EXERCISE AIM — In exact form, please repeat the records from their opening line down to the line with "const waist = 0.7;", including that line.

*****

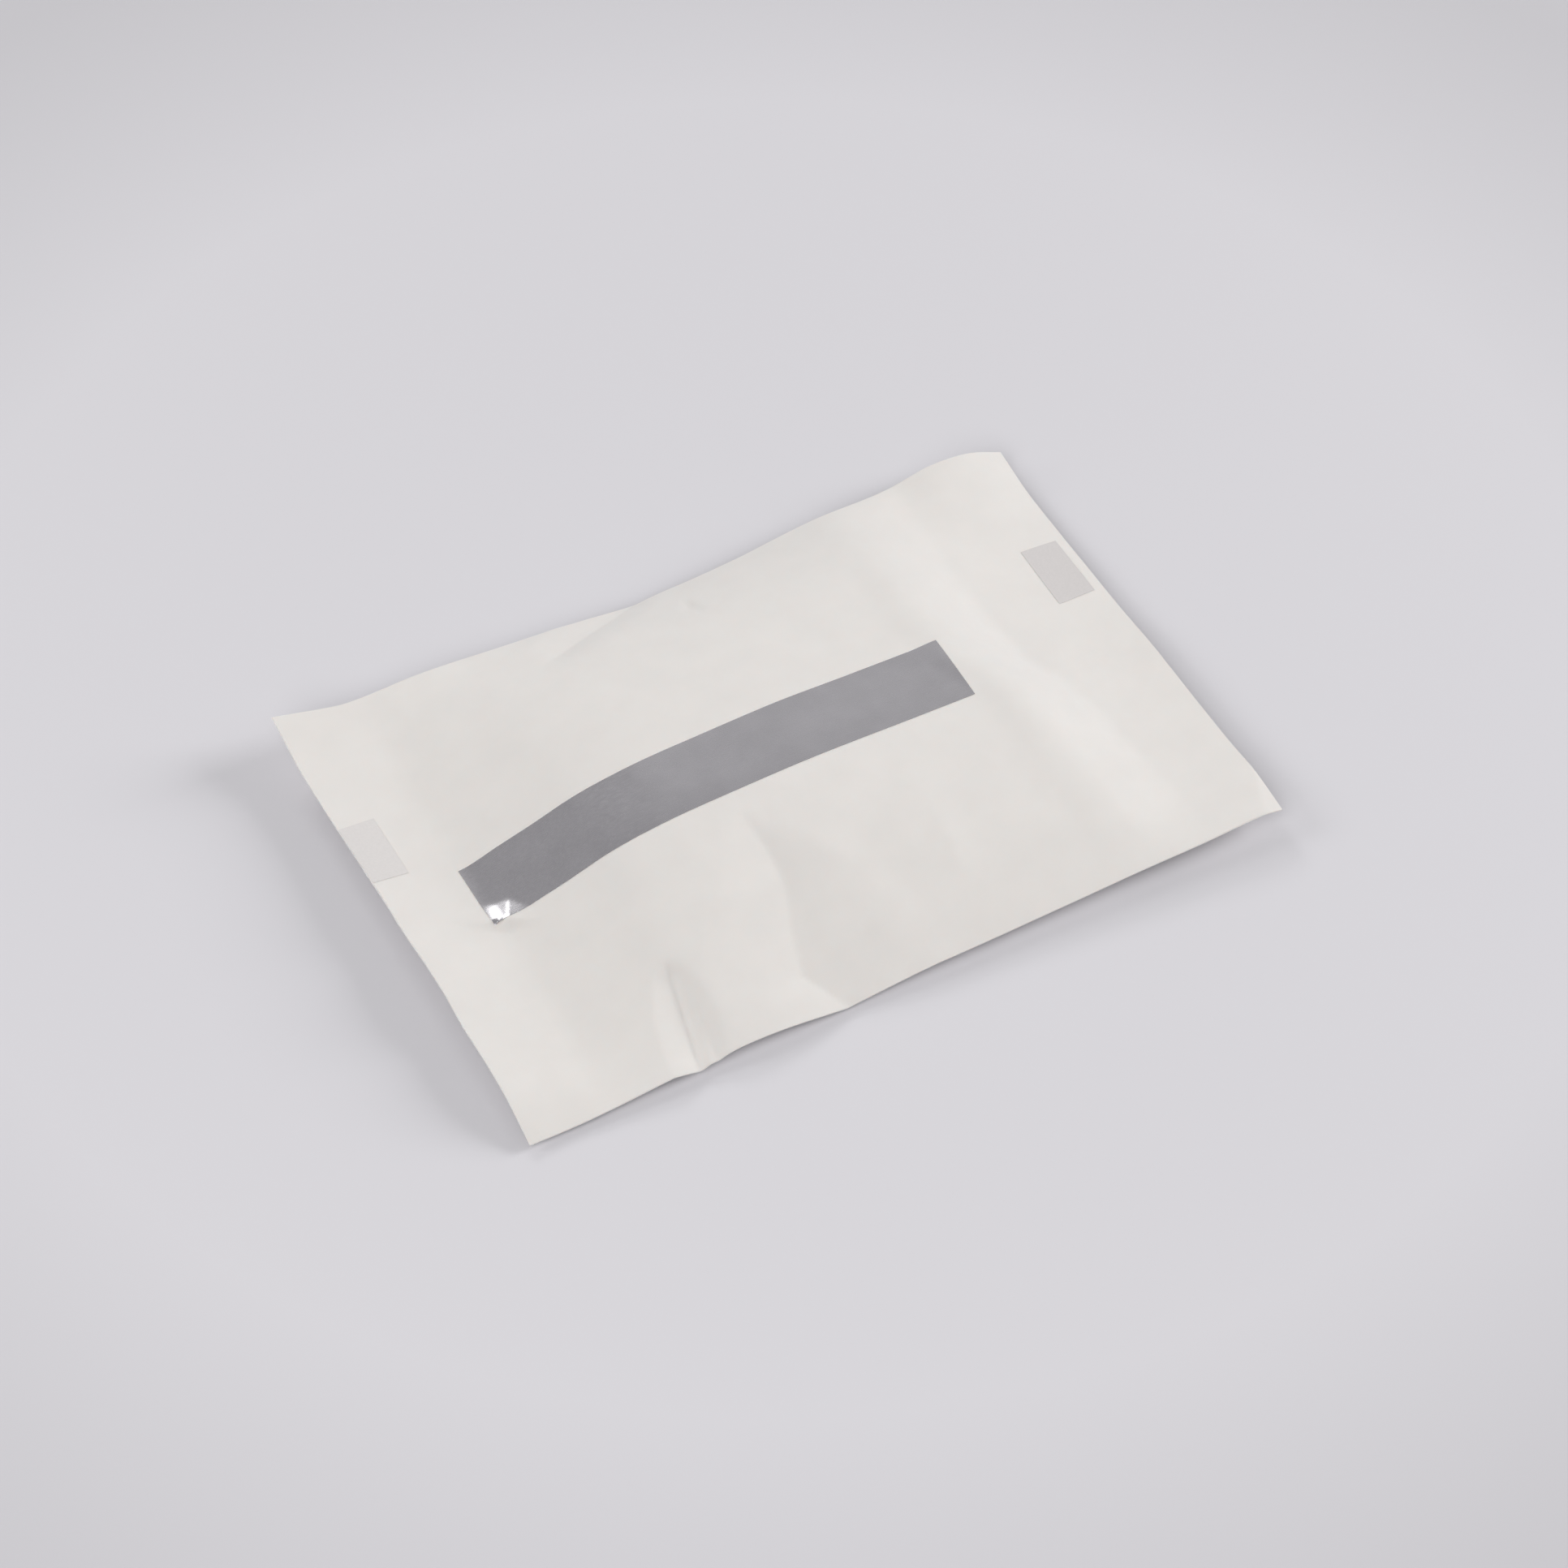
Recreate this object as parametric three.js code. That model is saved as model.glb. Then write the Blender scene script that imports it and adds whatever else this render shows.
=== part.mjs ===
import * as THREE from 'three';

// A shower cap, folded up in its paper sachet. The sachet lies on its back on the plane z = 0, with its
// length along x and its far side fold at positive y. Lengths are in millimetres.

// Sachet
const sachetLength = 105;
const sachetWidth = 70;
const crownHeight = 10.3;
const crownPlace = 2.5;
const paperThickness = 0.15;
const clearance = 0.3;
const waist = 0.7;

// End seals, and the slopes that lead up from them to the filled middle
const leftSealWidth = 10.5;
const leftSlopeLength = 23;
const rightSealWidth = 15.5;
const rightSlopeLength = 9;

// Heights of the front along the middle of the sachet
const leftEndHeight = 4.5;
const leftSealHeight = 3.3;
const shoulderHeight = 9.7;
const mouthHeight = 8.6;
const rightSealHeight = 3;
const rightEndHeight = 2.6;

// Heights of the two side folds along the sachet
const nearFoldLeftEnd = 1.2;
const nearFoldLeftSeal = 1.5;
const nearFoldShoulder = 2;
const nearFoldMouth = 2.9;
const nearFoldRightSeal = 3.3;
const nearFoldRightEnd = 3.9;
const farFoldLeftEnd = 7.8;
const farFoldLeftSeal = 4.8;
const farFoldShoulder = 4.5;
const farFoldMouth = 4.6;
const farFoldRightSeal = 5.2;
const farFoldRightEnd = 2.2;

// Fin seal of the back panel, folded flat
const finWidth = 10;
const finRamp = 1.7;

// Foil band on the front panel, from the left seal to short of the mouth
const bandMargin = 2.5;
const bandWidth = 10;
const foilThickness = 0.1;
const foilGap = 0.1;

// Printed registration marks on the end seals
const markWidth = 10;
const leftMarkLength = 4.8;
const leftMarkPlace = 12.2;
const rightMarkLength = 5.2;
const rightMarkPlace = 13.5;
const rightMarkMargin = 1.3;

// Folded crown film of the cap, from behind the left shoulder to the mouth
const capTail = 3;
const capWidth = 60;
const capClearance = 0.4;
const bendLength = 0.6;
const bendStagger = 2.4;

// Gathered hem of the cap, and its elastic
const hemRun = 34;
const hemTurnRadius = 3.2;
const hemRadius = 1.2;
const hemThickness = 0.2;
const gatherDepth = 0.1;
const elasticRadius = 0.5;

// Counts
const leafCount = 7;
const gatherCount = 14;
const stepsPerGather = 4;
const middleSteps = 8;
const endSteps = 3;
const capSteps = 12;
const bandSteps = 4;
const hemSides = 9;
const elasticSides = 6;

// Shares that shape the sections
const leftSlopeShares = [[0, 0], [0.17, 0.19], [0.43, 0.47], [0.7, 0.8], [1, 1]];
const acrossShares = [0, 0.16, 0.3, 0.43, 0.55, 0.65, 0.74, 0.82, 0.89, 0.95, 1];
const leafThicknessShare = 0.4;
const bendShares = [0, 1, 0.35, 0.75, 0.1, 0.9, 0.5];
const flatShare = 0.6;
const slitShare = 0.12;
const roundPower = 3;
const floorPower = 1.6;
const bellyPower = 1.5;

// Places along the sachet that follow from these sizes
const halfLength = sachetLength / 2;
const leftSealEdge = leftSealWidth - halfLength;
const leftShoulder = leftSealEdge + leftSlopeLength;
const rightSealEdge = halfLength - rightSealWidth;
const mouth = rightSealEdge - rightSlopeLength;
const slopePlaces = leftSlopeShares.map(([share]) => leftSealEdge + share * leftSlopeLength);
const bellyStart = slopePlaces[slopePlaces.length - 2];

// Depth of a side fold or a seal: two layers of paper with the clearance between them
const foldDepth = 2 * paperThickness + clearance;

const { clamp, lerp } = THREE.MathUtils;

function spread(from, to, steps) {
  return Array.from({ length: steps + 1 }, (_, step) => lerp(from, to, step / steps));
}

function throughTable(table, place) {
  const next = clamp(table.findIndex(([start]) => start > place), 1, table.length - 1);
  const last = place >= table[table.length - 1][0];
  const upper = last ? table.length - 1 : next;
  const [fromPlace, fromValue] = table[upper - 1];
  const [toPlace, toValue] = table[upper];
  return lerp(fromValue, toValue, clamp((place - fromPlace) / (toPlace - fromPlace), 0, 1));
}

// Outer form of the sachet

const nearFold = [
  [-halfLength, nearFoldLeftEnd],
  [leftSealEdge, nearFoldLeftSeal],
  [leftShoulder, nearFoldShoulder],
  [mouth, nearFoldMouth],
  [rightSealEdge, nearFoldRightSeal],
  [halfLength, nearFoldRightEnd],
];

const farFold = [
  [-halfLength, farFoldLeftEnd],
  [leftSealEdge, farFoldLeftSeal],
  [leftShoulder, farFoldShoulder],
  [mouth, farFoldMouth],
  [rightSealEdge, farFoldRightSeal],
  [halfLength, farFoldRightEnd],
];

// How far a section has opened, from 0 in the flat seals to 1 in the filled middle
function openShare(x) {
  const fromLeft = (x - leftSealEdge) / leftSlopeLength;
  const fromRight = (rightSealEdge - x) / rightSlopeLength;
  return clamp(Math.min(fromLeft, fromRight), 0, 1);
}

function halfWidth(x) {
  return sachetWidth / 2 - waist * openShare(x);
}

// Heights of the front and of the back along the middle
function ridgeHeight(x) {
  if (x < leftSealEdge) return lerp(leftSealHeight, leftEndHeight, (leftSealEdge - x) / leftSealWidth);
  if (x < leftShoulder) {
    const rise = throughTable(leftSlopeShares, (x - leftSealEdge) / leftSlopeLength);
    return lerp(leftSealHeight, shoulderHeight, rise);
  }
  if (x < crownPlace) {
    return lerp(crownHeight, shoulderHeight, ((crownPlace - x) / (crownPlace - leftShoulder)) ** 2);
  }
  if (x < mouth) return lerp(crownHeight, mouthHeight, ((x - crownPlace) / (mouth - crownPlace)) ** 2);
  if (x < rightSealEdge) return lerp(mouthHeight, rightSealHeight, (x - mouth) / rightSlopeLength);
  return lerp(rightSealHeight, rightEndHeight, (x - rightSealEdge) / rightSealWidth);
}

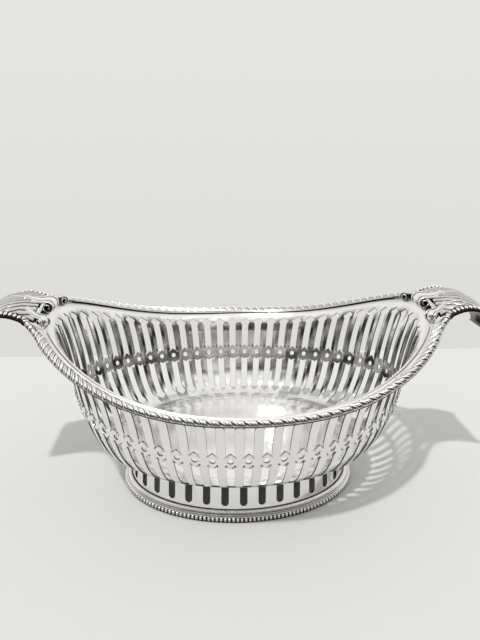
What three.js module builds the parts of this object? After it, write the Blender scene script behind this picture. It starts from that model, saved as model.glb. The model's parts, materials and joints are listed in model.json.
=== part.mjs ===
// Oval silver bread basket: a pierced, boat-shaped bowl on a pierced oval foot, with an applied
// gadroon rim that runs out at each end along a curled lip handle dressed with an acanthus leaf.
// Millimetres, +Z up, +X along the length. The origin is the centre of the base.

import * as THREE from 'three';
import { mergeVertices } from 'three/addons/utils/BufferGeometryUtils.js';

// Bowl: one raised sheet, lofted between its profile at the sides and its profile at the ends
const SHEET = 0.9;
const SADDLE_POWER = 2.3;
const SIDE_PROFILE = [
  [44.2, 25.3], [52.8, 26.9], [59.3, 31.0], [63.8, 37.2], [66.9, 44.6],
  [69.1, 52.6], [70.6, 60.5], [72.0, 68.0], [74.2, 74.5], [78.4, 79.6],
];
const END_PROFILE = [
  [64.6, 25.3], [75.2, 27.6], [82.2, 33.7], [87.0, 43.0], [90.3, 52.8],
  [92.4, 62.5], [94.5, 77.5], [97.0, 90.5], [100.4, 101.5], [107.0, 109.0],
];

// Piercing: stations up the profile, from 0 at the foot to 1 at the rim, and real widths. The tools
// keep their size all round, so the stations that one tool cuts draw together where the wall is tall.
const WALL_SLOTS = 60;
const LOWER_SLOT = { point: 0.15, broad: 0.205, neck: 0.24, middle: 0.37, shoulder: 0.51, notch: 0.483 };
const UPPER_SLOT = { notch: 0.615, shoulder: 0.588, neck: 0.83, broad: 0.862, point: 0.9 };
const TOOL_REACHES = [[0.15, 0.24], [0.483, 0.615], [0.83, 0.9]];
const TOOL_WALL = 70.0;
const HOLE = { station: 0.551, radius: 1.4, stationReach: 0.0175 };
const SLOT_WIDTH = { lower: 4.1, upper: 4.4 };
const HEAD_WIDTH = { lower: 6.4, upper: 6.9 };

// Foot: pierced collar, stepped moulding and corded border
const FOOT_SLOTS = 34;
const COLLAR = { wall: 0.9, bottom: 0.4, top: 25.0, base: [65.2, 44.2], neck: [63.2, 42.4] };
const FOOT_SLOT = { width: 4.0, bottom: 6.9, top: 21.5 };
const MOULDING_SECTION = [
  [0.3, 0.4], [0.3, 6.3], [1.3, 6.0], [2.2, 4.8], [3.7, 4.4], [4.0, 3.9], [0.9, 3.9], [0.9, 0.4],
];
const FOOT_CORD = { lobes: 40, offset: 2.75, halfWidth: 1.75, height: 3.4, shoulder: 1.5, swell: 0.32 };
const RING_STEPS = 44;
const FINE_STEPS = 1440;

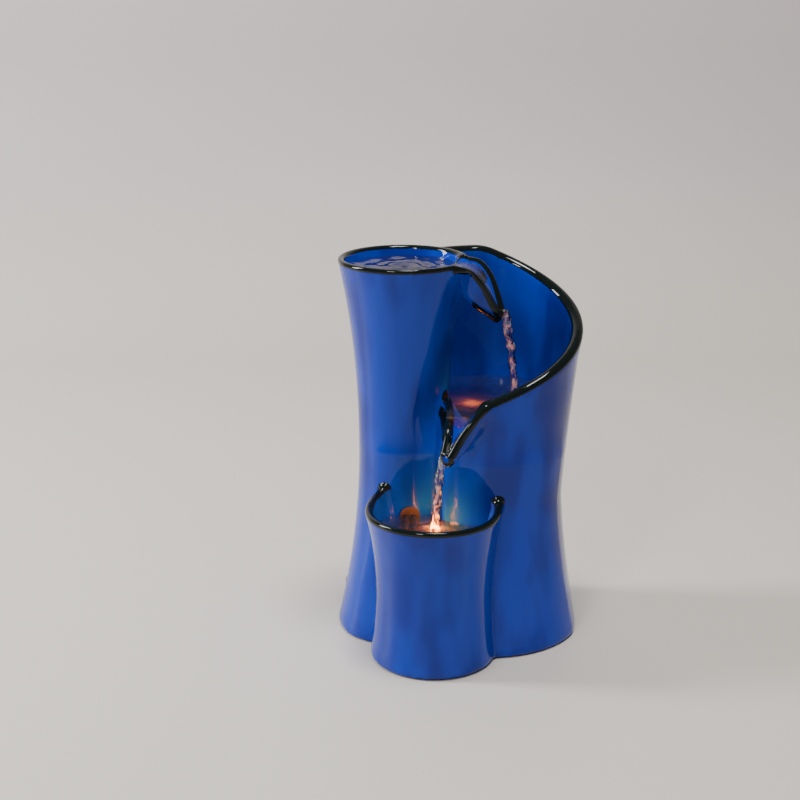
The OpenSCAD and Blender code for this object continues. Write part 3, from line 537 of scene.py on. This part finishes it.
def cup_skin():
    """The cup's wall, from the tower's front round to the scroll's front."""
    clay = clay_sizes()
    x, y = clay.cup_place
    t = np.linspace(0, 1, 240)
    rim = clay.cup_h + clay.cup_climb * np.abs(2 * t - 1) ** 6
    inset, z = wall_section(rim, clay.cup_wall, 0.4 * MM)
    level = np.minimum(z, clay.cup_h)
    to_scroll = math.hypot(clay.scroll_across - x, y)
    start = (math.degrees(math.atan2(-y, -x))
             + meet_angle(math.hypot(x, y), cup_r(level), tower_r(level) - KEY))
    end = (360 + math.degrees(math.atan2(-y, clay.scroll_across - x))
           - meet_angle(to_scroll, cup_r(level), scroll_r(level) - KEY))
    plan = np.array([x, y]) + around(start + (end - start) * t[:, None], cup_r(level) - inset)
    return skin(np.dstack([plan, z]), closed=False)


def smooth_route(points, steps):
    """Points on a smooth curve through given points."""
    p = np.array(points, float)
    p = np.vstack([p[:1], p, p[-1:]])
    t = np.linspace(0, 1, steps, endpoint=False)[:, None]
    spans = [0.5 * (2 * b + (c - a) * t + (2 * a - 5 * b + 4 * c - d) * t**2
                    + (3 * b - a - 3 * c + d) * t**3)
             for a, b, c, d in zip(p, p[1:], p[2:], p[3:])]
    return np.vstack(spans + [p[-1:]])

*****

RESULT OF THE TASK —
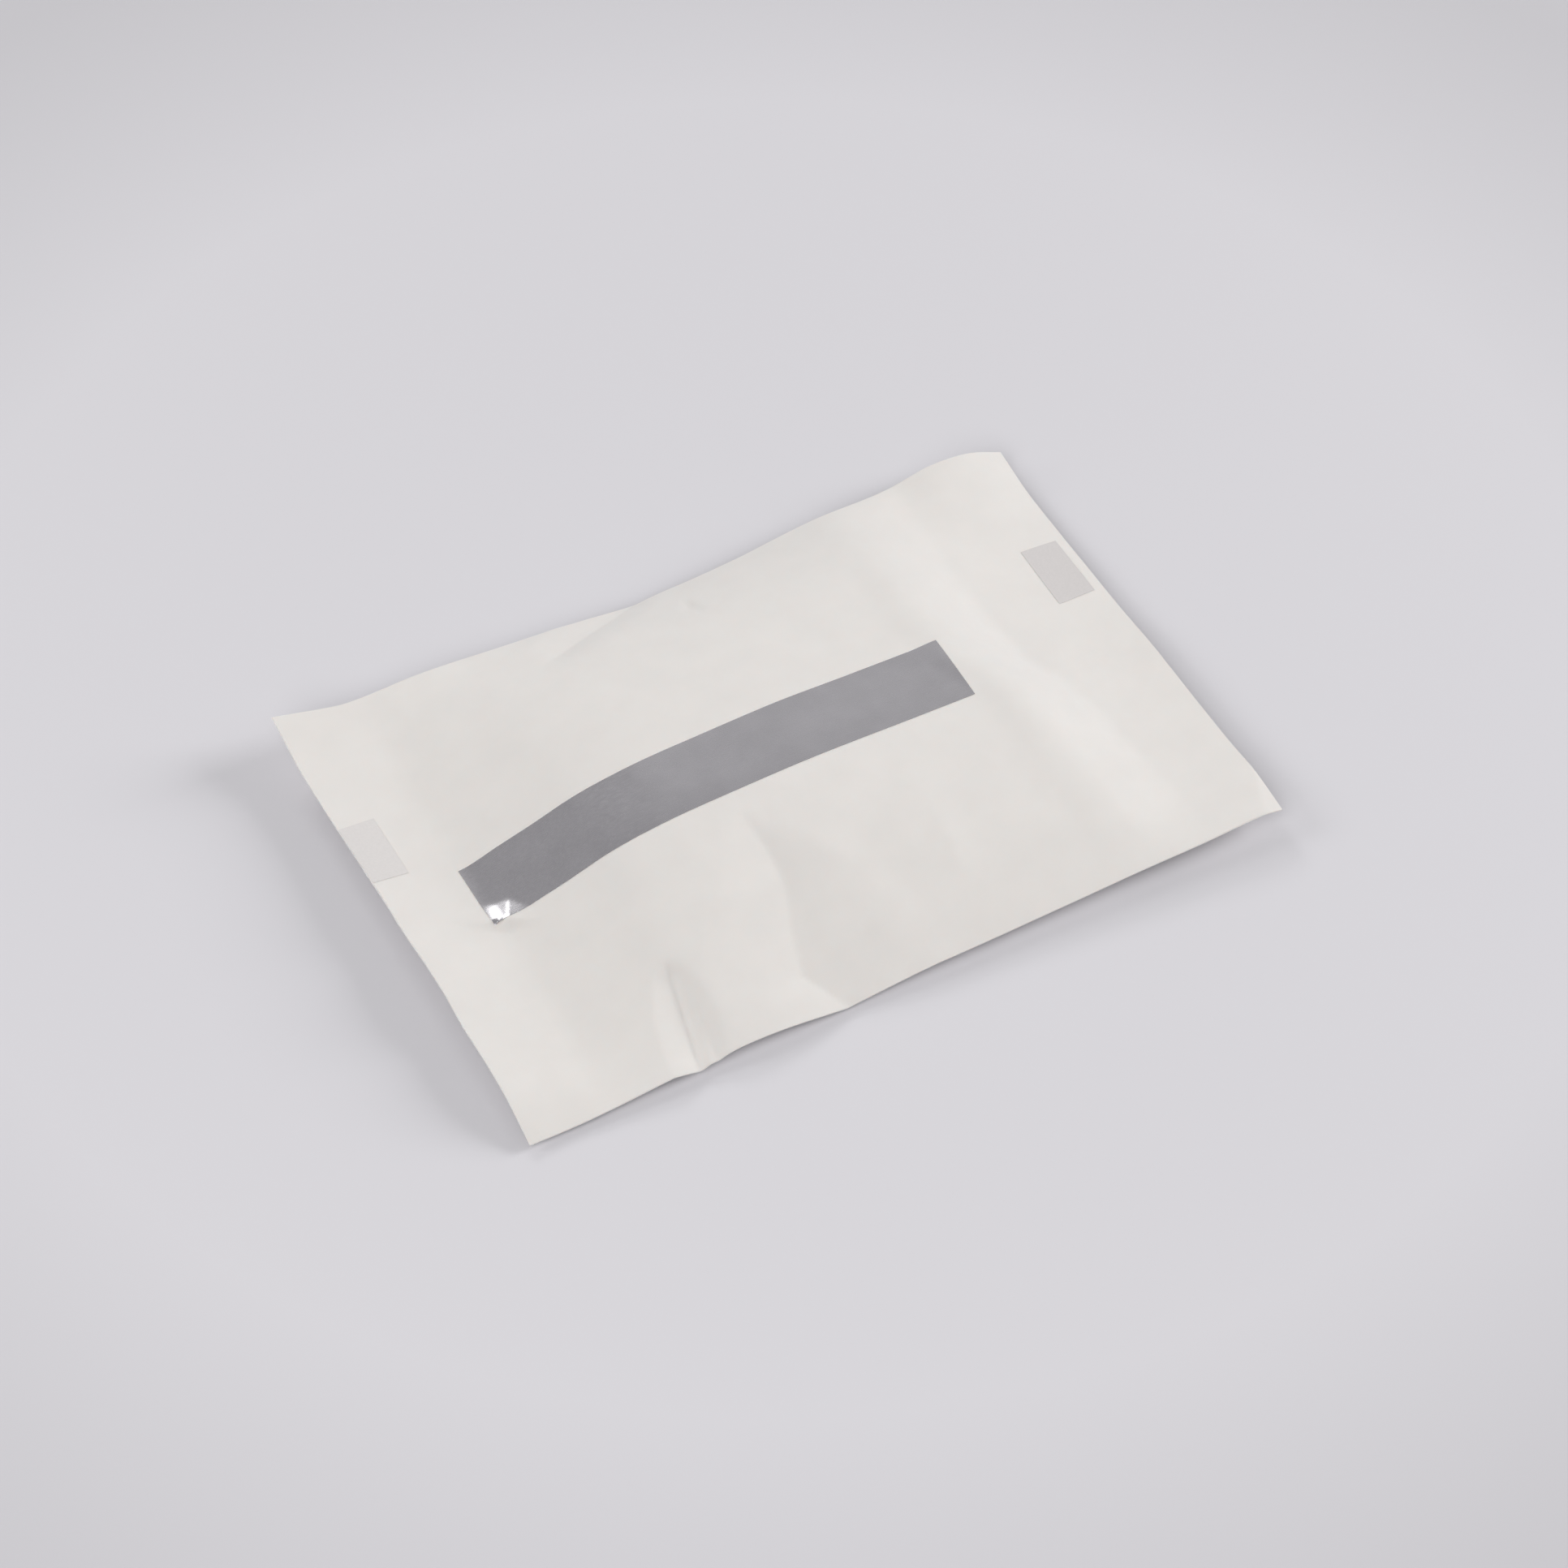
Recreate this object as parametric three.js code. That model is saved as model.glb. Then write the Blender scene script that imports it and adds whatever else this render shows.
=== part.mjs ===
import * as THREE from 'three';

// A shower cap, folded up in its paper sachet. The sachet lies on its back on the plane z = 0, with its
// length along x and its far side fold at positive y. Lengths are in millimetres.

// Sachet
const sachetLength = 105;
const sachetWidth = 70;
const crownHeight = 10.3;
const crownPlace = 2.5;
const paperThickness = 0.15;
const clearance = 0.3;
const waist = 0.7;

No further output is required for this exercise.